DeFi Pioneer Andre Cronje Raises Doubts on Ethena: I Can't Understand How It Mitigates Risks

In this field, we often see new things, and I often find myself in the middle of the curve (neither a beginner nor an expert). I am satisfied with this balance. However, there are some industry events that I wish I had more curiosity about, and there are also events that I completely did not anticipate.

For UST, I was very convinced from the beginning that it would fail because its mechanism did not make sense to me. However, many smart people that I thought highly of firmly believed that it would not fail, which made me start to doubt myself. As for FTX, I have to admit that I did not expect it to collapse. When people asked me if they should withdraw their funds, my default answer was “yes, why take the risk?” But I would give the same answer for any exchange. The collapse of FTX was something I did not foresee. I use this opening to express that many times, I actually do not know the answer.

Nevertheless, there is now a new infrastructure that is gaining a lot of attention. I see it being integrated into a protocol (possibly Maker) that I consider to have low risk. However, based on my (possibly incorrect) understanding, the risk of this new protocol (probably referring to Ethena) is very high. So, I don’t want to criticize it directly, but I want to ask those who are smarter than me where I misunderstood. I have read all available documents and read other people’s evaluations, but I still can’t see how the risk is mitigated.

First, let me introduce the components:

Perpetual Contract – In regular spot trading, you only buy assets (specifically, you sell one asset (short) and buy another asset (long), for example, in BTC/USD trading, you are buying (going long) BTC and selling (going short) USD. If BTC appreciates relative to USD, you make money. We call these spot trades because even if BTC/USD depreciates, you still hold the BTC asset. Perpetual trading, on the other hand, is a tool that allows similar trades without the need to own any of the assets involved. It is somewhat more like directional gambling rather than trading.

One unique mechanism of perpetual trading is that both the buyer (long) and the seller (short) have to pay a “funding rate.” If there is significantly more demand from buyers than sellers, the seller will “receive” the funding rate, and the buyer will “pay” the funding rate. This is to ensure that the price of perpetual contracts can converge towards their spot price (this mechanism is similar to borrowing rates). To maintain your position, you need to provide collateral, which is effectively used to “fund” your “funding rate debt.” If the funding rate becomes negative, it will erode your collateral until your position is liquidated.

Collateral – The next part of this mechanism is “yield-bearing collateral,” which refers to assets that appreciate in value just by holding them.

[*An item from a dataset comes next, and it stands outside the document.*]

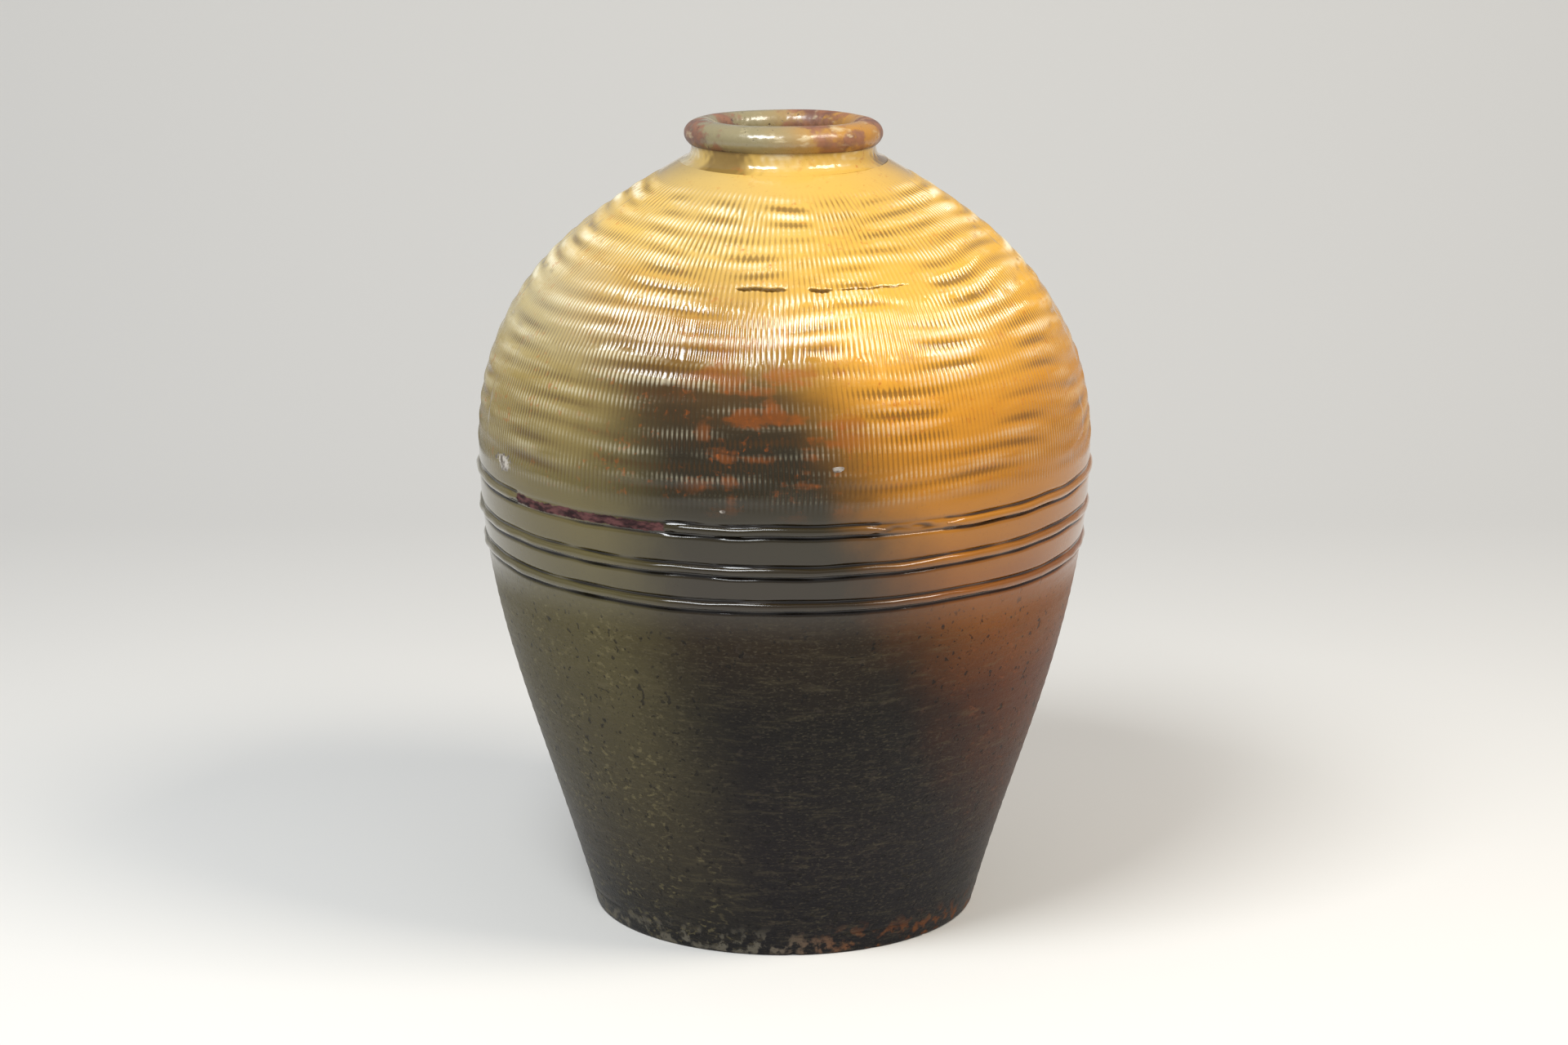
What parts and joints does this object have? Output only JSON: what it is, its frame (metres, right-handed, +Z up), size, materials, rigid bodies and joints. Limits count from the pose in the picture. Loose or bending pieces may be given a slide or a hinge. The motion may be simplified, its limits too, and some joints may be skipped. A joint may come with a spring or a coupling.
{
  "type": "jar",
  "caption": "Tall stoneware storage jar with a narrow foot, high wide belly, rounded shoulder, short neck, rolled lip and raised strips round the belly.",
  "frame": {"origin": "centre of the flat underside, on the surface that the jar stands on", "axes": "+Z up along the jar's axis; -Y is the front, which the picture shows; +X is to the right from the front"},
  "size_m": [0.3614, 0.3614, 0.47],
  "materials": {
    "bare_clay": "matt, gritty fired stoneware",
    "lower_glaze": "dark brown glaze, satin and pitted",
    "upper_glaze": "glossy olive to amber glaze over a ribbed wall",
    "rim_glaze": "glossy glaze worn thin on the crest",
    "cordon_glaze": "glossy olive to amber glaze, chipped"
  },
  "bodies": {
    "root": {"base_slab": "bare_clay", "lower_wall": "lower_glaze", "belly_wall": "upper_glaze", "shoulder_wall": "upper_glaze", "neck_collar": "upper_glaze", "rolled_rim": "rim_glaze", "cordon_upper_front": "cordon_glaze", "cordon_upper_rear": "cordon_glaze", "cordon_middle": "cordon_glaze", "cordon_lower": "cordon_glaze"}
  },
  "joints": []
}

In this example, it is stETH. If I have 1 stETH, I am effectively going long on stETH. So, if I open a short perpetual contract worth $1000 using stETH as collateral, I am (theoretically) “neutral.” Because even if I lose $100 on the stETH short, I earn $100 on the stETH long.

Mechanism – The theory here is that you can buy $1000 worth of stETH and use it as collateral to open a $1000 stETH short position, achieving “Delta neutrality” and benefiting from stETH yield (about 3%) and any funding rate charged.

I am not a trader, at most I execute exploratory trades to build DeFi protocols, and I am happy to admit that this is not my area of expertise. I try to compare these tools with my basic knowledge of collateral and debt. Based on my experience, eventually, you need to close your position (no longer neutral) or get liquidated. And now, the hypothetical theory I found in Ethena is that “positions can be easily closed when the market trend reverses.” But this is somewhat akin to saying “buy Bitcoin only when it goes up and sell when it goes down,” which, although it sounds intuitive, is almost impossible to achieve in practice.

So, although everything looks good now (because the market is positive, the funding rate for shorts is positive, and everyone is willing to go long), this will eventually change, the funding rate will turn negative, collateral will be liquidated, and you will be left with an asset with no underlying value.

I see the counter-argument to this issue is the “law of large numbers,” but it is almost the same as measures like UST’s $1 billion Bitcoin fund. “It is effective until it is no longer effective.”

Therefore, I would like to ask more intelligent people in the X community to help me understand where I misunderstood and what I missed.

In response to this, Ethena founder Leptokurtic commented under AC’s tweet:
“These are not Middle Curve concerns, and you correctly pointed out the risks that do exist here. I will prepare a longer-form response for you before this weekend and include some thoughts.”